Returns can also appear to vary according to where in the overall sequence they are made. The first roads or highways in a region appear to generate higher returns than subsequent ones.

Returns can also vary depending on the institutional context. If trucking in a nation is a monopoly, the benefits of infrastructure investment will accrue to truckers rather than the economy as a whole. So, for the potential returns of transportation to be fully realized, the context must permit the interacting institutions to exploit new efficiencies.

Infrastructure investments can produce sizable returns, but only if they are the right investments at the right time — investments that create growing room. The fact that policy makers appear to have selected such investment in the 1950s and 1960s does not tell us much about what the best opportunities are today.

Third, we may never know the full effects of highway investment on productivity.
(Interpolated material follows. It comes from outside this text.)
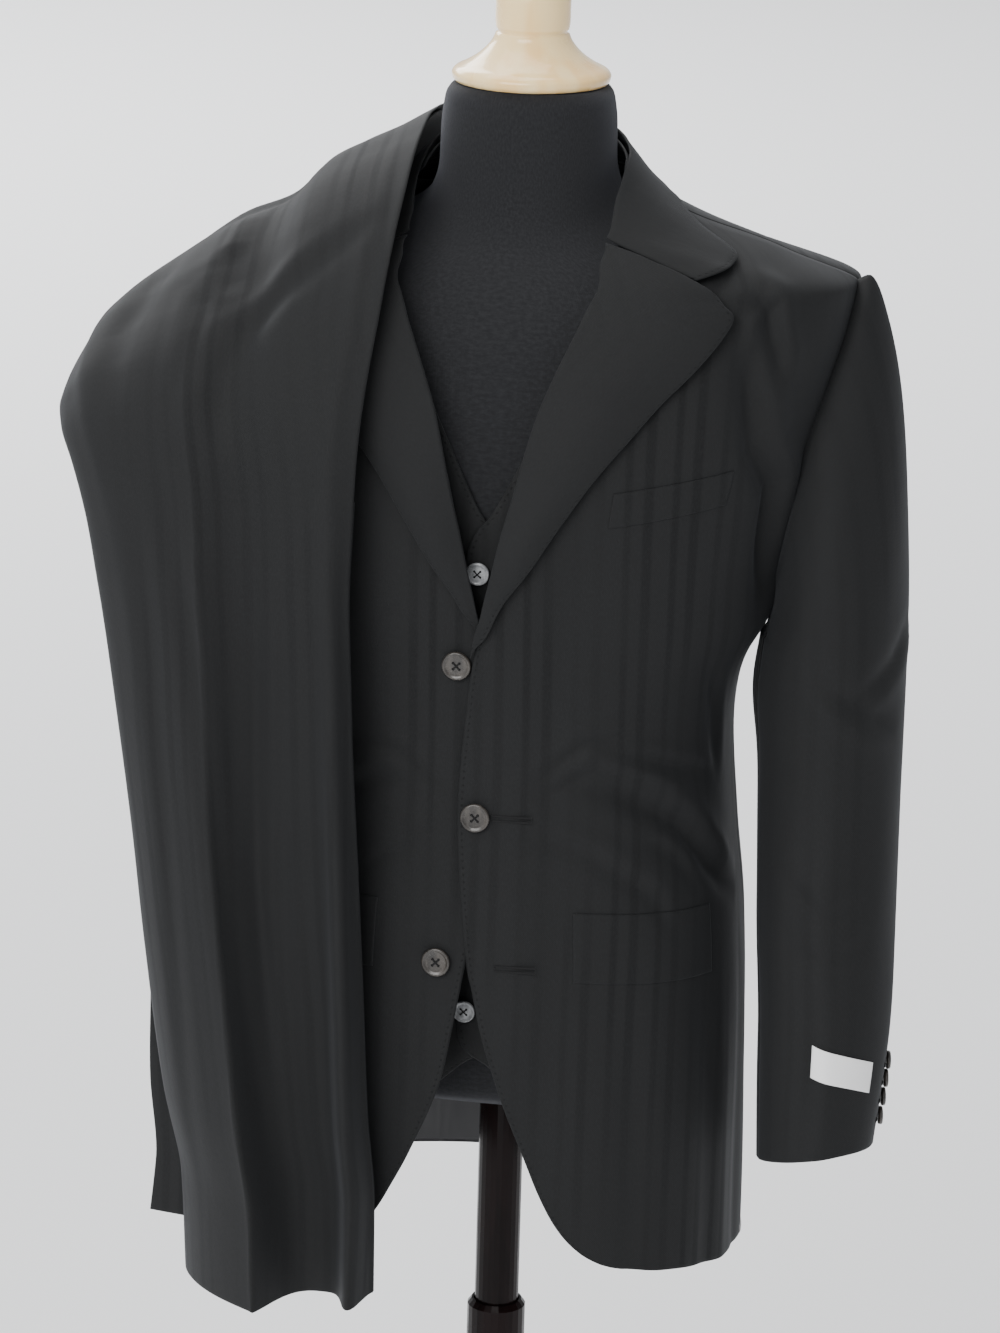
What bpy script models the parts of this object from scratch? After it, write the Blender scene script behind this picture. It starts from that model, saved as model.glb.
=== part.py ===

This is not merely because our statistical tools are not perfect. New infrastructure creates a context for further innovation that cannot usually be predicted. People are enabled by the new infrastructure to create different ways of doing things that are subtle and have long lead times. They are the sorts of things that can never really be traced out beforehand—or sometimes even after the fact. For example, we still have difficulty disentangling the effects the railroads had on 19th century America.

Finally, how can the new research be used? To be valuable to policy makers it must be phrased in plain English and must not exaggerate findings, which would undermine their credibility. It must also communicate a vision or story that is credible, specific, and moves beyond the abstraction inherent in measures like the rate of return. Such a vision may be more complex and harder to communicate than the case made to justify the interstate highway system in the 1950s. Nevertheless, the public may be prepared for a more sophisticated vision than they were a generation or two ago.